Wednesday, September 22, 2010
Though all the physical combat-scenes in JET DREAM AND HER STUNT-GIRL COUNTERSPIES #1 are fairly short, I choose to interpret this one-and-only issue of the comic book as being one issue-long battle of the intrepid female counterspies and an all-male organization of bad spies called CIPHER.
Roughly the same time this single issue came out from Gold Key Comics, a JET DREAM backup strip began running in THE MAN FROM UNCLE comic. All of these strips featuring the counterspies were just four pages long, usually beginning *in media res* with some pulpy action threatening the girls, followed by a quick what-led-up-to-this, and then a hard-hitting wrapup. Try that, decompression scripters! Jet Dream (sounds like "jetstream? or maybe "wet dream?) and her multinational Blackhawk ripoffs were a rare return to the Golden Age style of fast action and minimal plot, and were among the few heroines to headline their own comic book during the Silver Age (1955-1970 by my lights, BTW).
Friday, September 17, 2010
FF #81 takes the step that the FANTASTIC FOUR feature had been building toward for some time: the near-total marginalization of team-member Sue "Invisible Girl" Richards and her replacement by the Human Torch's girlfriend, Crystal of the Inhumans. Arguably Sue had become more problematic for Lee and Kirby once she was a married woman, and even more so once she became pregnant. Sue had given birth several months previous to FF #81, and there had been no talk of a replacement. When Crystal volunteers to take Sue's place, Mister Fantastic does agree that Sue can't possibly continue as a team-member, though he's not so sure that Crystal's up to the job.
Marvel heroines of the 1960s get a lot of bad raps, some deserved, some not. Trina Robbins railed against the impotence of heroines who could only "pose and point," a la the Wasp and the Scarlet Witch (though SW was far from being a weakling, even in her early appearances). But to my recollection Robbins said nothing about Crystal, who, even before joining the FF, showed unprecedented levels of power for a Marvel heroine: summoning up whirlwinds, earthquake-shocks and other elemental phenomena.

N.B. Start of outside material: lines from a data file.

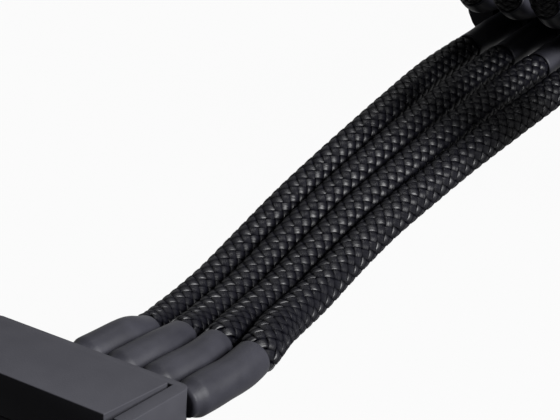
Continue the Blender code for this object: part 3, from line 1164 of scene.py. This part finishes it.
@dataclass(frozen=True)
class MouldedShell:
    """A moulded plastic part, whose edges get the small round that a mould gives them."""

    node: str
    name: str
    edge_radius: float
    merge_distance: float = 0.002 * MM
    flat_angle: float = math.radians(1.0)
    edge_angle: float = math.radians(30.0)
    segments: int = 3

    def build(self, material: bpy.types.Material) -> None:
        """Rounds the part's edges on a merged copy and dresses it.

        Args:
            material: The plastic's material.
        """
        shape = bmesh.new()
        shape.from_mesh(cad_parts[self.node].data)
        bmesh.ops.remove_doubles(shape, verts=shape.verts, dist=self.merge_distance)
        bmesh.ops.dissolve_limit(
            shape, angle_limit=self.flat_angle, verts=shape.verts, edges=shape.edges
        )
        mesh = bpy.data.meshes.new(f"{self.name}_plain")
        shape.to_mesh(mesh)
        shape.free()
        mesh.shade_smooth()
        plain = new_object(f"{self.name}_plain", mesh)
        edges = plain.modifiers.new("edges", "BEVEL")
        edges.limit_method = "ANGLE"
        edges.angle_limit = self.edge_angle
        edges.width = self.edge_radius
        edges.segments = self.segments
        edges.harden_normals = True
        graph = bpy.context.evaluated_depsgraph_get()
        rounded = bpy.data.meshes.new_from_object(plain.evaluated_get(graph))
        bpy.data.objects.remove(plain)
        dress(new_object(self.name, rounded), material, Slot.PLASTIC, self.node)


@dataclass(frozen=True)
class Connectors:
    """The plug and the two drive connectors: shells with rounded edges and plated contacts."""

    plug_edge: float = 0.35 * MM
    cap_edge: float = 0.30 * MM
    housing_edge: float = 0.18 * MM

    def build(self, plastic: bpy.types.Material, metal: bpy.types.Material) -> None:
        """Dresses the shells and the contacts.

        Args:
            plastic: Material of the shells.
            metal: Material of the pins and contacts.
        """
        MouldedShell("plug_housing", "plug_shell", self.plug_edge).build(plastic)
        for drive in ("drive_a", "drive_b"):
            MouldedShell(f"{drive}_cap", f"{drive}_lid", self.cap_edge).build(plastic)
            MouldedShell(f"{drive}_housing", f"{drive}_shell", self.housing_edge).build(plastic)
        for name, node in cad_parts.items():
            if "contact" in name or "pin" in name:
                node.data.materials.clear()
                node.data.materials.append(metal)


@dataclass(frozen=True)
class Lamp:
    """Square lamp with its direction from the object, its side and its power in watts."""

    name: str
    direction: tuple[float, float, float]
    size: float
    power: float


@dataclass(frozen=True)
class Studio:
    """White sweep, a strong lamp high on the right, two weak ones, and the photograph's view."""

    camera_place: tuple[float, float, float] = (88.715 * MM, -172.449 * MM, 87.83 * MM)
    camera_right: tuple[float, float, float] = (0.78355636, 0.61696097, -0.07347515)
    camera_up: tuple[float, float, float] = (-0.26676591, 0.44086332, 0.85701545)
    lens: float = 100.15
    sensor: float = 36.0
    nearest: float = 10 * MM
    floor_size: float = 6.0
    floor_tone: str = "#2a2a2a"
    backdrop_share: float = 0.96
    sky_strength: float = 0.02
    lamp_distance: float = 0.8
    aim: tuple[float, float, float] = (10 * MM, -50 * MM, 5 * MM)
    lamps: tuple[Lamp, ...] = (
        Lamp("right", (0.81, 0.20, 0.54), 0.30, 58.0),
        Lamp("back", (-0.10, 0.60, 0.80), 0.30, 5.0),
        Lamp("left", (-0.80, 0.10, 0.45), 0.30, 0.6),
    )

    def camera(self) -> None:
        """Places the camera as it stood for the photograph."""
        data = bpy.data.cameras.new("camera")
        data.lens = self.lens
        data.sensor_width = self.sensor
        data.clip_start = self.nearest
        camera = bpy.data.objects.new("camera", data)
        bpy.context.scene.collection.objects.link(camera)
        right = Vector(self.camera_right)
        up = Vector(self.camera_up)
        turn = Matrix((right, up, right.cross(up))).transposed().to_4x4()
        camera.matrix_world = Matrix.Translation(self.camera_place) @ turn
        bpy.context.scene.camera = camera

    def seen(self, tree: bpy.types.NodeTree) -> bpy.types.NodeSocket:
        """Adds the test for rays that show a background: to the camera, a gloss or a glass.

        Args:
            tree: The material's or world's tree.

        Returns:
            The socket that is 1 for such a ray.
        """
        path = add_node(tree, "ShaderNodeLightPath").outputs
        gloss = calculate(tree, "MAXIMUM", path["Is Camera Ray"], path["Is Glossy Ray"])
        return calculate(tree, "MAXIMUM", gloss, path["Is Transmission Ray"])

    def world(self) -> None:
        """Lights the object with a weak even sky, behind which the background shows white."""
        world = bpy.data.worlds.new("sky")
        world.use_nodes = True
        tree = world.node_tree
        tree.nodes.clear()
        light = add_node(
            tree, "ShaderNodeBackground", {"Color": WHITE, "Strength": self.sky_strength}
        )
        shown = add_node(tree, "ShaderNodeBackground", {"Color": WHITE, "Strength": 1.0})
        mixed = add_node(
            tree,
            "ShaderNodeMixShader",
            {0: self.seen(tree), 1: light.outputs[0], 2: shown.outputs[0]},
        )
        add_node(tree, "ShaderNodeOutputWorld", {"Surface": mixed.outputs[0]})
        bpy.context.scene.world = world

    def floor(self) -> None:
        """Lays a floor that looks white and keeps a faint shadow of the object."""
        half = self.floor_size / 2
        mesh = bpy.data.meshes.new("floor")
        square = [(-half, -half, 0), (half, -half, 0), (half, half, 0), (-half, half, 0)]
        mesh.from_pydata(square, [], [(0, 1, 2, 3)])
        floor = new_object("floor", mesh)
        material = new_material("white_sweep")
        tree = material.node_tree
        matt = add_node(tree, "ShaderNodeBsdfDiffuse", {"Color": colour(self.floor_tone)})
        glow = add_node(tree, "ShaderNodeEmission", {"Color": WHITE, "Strength": 1.0})
        share = calculate(tree, "MULTIPLY", self.seen(tree), self.backdrop_share)
        mixed = add_node(
            tree, "ShaderNodeMixShader", {0: share, 1: matt.outputs[0], 2: glow.outputs[0]}
        )
        add_node(tree, "ShaderNodeOutputMaterial", {"Surface": mixed.outputs[0]})
        mesh.materials.append(material)

    def hang(self, lamp: Lamp) -> None:
        """Hangs a lamp that faces the middle of the object.

        Args:
            lamp: The lamp.
        """
        data = bpy.data.lights.new(lamp.name, "AREA")
        data.shape = "SQUARE"
        data.size = lamp.size
        data.energy = lamp.power
        item = bpy.data.objects.new(lamp.name, data)
        bpy.context.scene.collection.objects.link(item)
        direction = Vector(lamp.direction).normalized()
        item.location = Vector(self.aim) + direction * self.lamp_distance
        item.rotation_euler = direction.to_track_quat("Z", "Y").to_euler()

    def build(self) -> None:
        """Sets up the view, the sweep and the lamps."""
        self.camera()
        self.world()
        self.floor()
        for lamp in self.lamps:
            self.hang(lamp)
        bpy.context.scene.view_settings.view_transform = "Standard"


def main() -> None:
    """Sets up the studio and builds the rows and the connectors."""
    logging.basicConfig(level=logging.INFO, format="%(message)s")
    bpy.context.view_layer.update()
    Studio().build()
    seat_a = DriveSeat(x=7.4 * MM, y=-102.1 * MM, yaw=math.radians(3.7))
    seat_b = DriveSeat(x=58.0 * MM, y=-35.4 * MM, yaw=math.radians(90.0))
    row_a = Row("row_a", RowRoute(ROUTE_A, plug_height=3.9 * MM, seat=seat_a))
    row_b = Row("row_b", RowRoute(ROUTE_B, plug_height=8.1 * MM, seat=seat_b))
    yarn = WovenNylon().material()
    film = ShrunkPolyolefin().material()
    tree = Braid().tree()
    row_a.build(tree, yarn, film, seed=10)
    row_b.build(tree, yarn, film, seed=20)
    Connectors().build(MouldedNylon().material(), TinnedBrass().material())


if __name__ == "__main__":
    main()
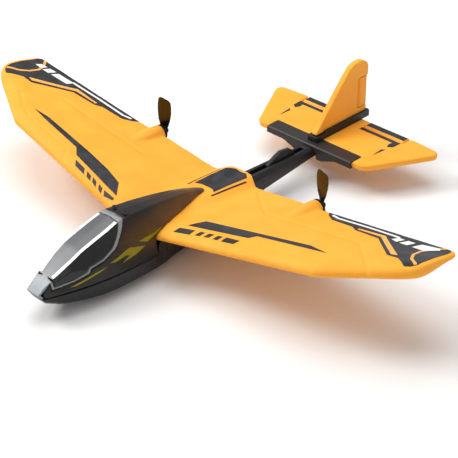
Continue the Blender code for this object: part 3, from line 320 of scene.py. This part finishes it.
def lay_film(name, outline, ground, axis, lift, finish, body="airframe", pitch=0.002):
    """Film cut to an outline and laid on a piece from above (Z) or from a side (+X or -X)."""
    points = [Vector((x, y, CLEAR_OF_PIECE)) for x, y in outline]
    if axis != "Z":
        side = 1.0 if axis == "+X" else -1.0
        points = [Vector((side * CLEAR_OF_PIECE, y, z)) for y, z in outline]
    away = {"Z": Vector((0, 0, 1)), "+X": Vector((1, 0, 0)), "-X": Vector((-1, 0, 0))}[axis]
    turn = sum((a.cross(b) for a, b in zip(points, points[1:] + points[:1])), Vector())
    if turn.dot(away) < 0:
        points.reverse()
    bpy.ops.object.select_all(action="DESELECT")
    bpy.ops.mesh.primitive_circle_add(vertices=len(points), radius=0.01, fill_type="NGON")
    sheet = bpy.context.object
    sheet.name = name
    for vertex, point in zip(sheet.data.vertices, points):
        vertex.co = point
    bpy.ops.object.mode_set(mode="EDIT")
    for k in range(3):
        if "XYZ"[k] == axis[-1]:
            continue
        low = min(point[k] for point in points)
        high = max(point[k] for point in points)
        for step in range(1, int((high - low) / pitch) + 1):
            cut = Vector()
            cut[k] = low + step * pitch
            along = Vector()
            along[k] = 1.0
            bpy.ops.mesh.select_all(action="SELECT")
            bpy.ops.mesh.bisect(plane_co=cut, plane_no=along)
    bpy.ops.mesh.select_all(action="SELECT")
    bpy.ops.mesh.quads_convert_to_tris()
    bpy.ops.object.mode_set(mode="OBJECT")
    press = sheet.modifiers.new("press", "SHRINKWRAP")
    press.wrap_method = "PROJECT"
    press.wrap_mode = "ABOVE_SURFACE"
    press.use_project_x = axis != "Z"
    press.use_project_z = axis == "Z"
    press.use_negative_direction = axis != "-X"
    press.use_positive_direction = axis == "-X"
    press.target = ground
    press.offset = lift
    bpy.ops.object.modifier_apply(modifier=press.name)
    film = sheet.modifiers.new("film", "SOLIDIFY")
    film.thickness = FILM_THICK
    film.offset = 1.0
    bpy.ops.object.modifier_apply(modifier=film.name)
    bpy.ops.object.shade_smooth_by_angle(angle=math.radians(30))
    sheet.data.materials.append(finish)
    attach(sheet, body)


LOW, HIGH = 0.14, 0.22            # how far the first and second layers of film stand off, in mm
PANEL_FILM = {
    "tip_panel": (CHARCOAL, LOW, [
        (84.3, 16.0), (87.6, 12.0), (93.4, 8.0), (110.5, 6.6), (115.2, 3.6), (134.2, 1.6), (155.6, -17.2),
        (163.6, -17.4), (173.2, -24.4), (176.6, -22.6), (179.0, -19.6), (179.9, -14.0), (180.4, -4.0),
        (180.4, 9.0), (178.6, 11.9), (141.0, 13.4)]),
    "tip_lane": (LANE, HIGH, [(115.7, 6.4), (135.8, 6.6), (161.2, -14.6), (157.0, -15.4), (134.4, 4.0),
                              (116.0, 5.0)]),
}
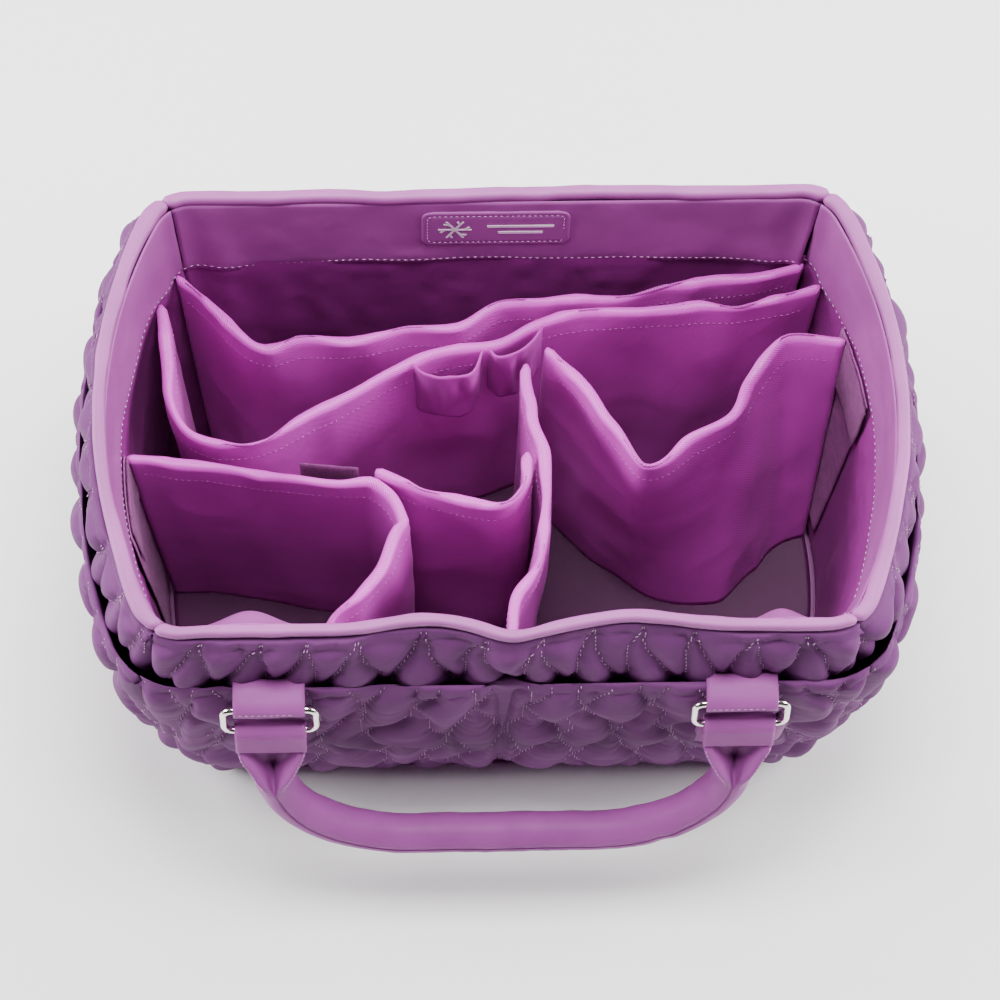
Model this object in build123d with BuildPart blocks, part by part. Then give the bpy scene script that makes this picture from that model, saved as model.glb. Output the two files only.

She was Storm back when Storm wasn't even a gleam in her creator's eye.
The story is simple: oldtimey villain the Wizard attacks the FF, and though the three seasoned heroes hold their own, Lee and Kirby bend over backwards to give Crystal the glory of knocking the jizz outta the Wiz. He does escape, but he serves his purpose in that Mr. Fantastic apologizes for having doubted Crystal's heroic potential, and signs her up.
Admittedly, Crystal doesn't remain a team-member all that long, being slowly phased out in fewer than 20 issues in favor of Sue's return, though she does return for a few tales, like the action-packed FF #100, where the fantastic five fight countless dopplegangers of their old enemies.
Still, though Crystal was never quite as front-and-center a character after this, and though a lot of female comics-fans forget her, she may have delivered the first really memorable female/male asskicking for the publisher known as Marvel Comics.
Friday, September 10, 2010
As one might suppose, these gentlemen, regulars of the Oni-published comic BLUE MONDAY, are about to be severly trounced by a female team made up of two girls, one of whom is fairly ordinary while the other is this girl:
Clover Connelly is the Irish representative in a teen-sex comic which purports to take place in SoCal though everyone in the main cast sounds as British as hell. Clover is not only a tough girl; she apparently goes into berseker-states of fury in which she speaks Gaelic while beating the shit out of mere boys.
The deadly soccer game appears in Part 2 of the collected serial BLUE MONDAY: ABSOLUTE BEGINNERS.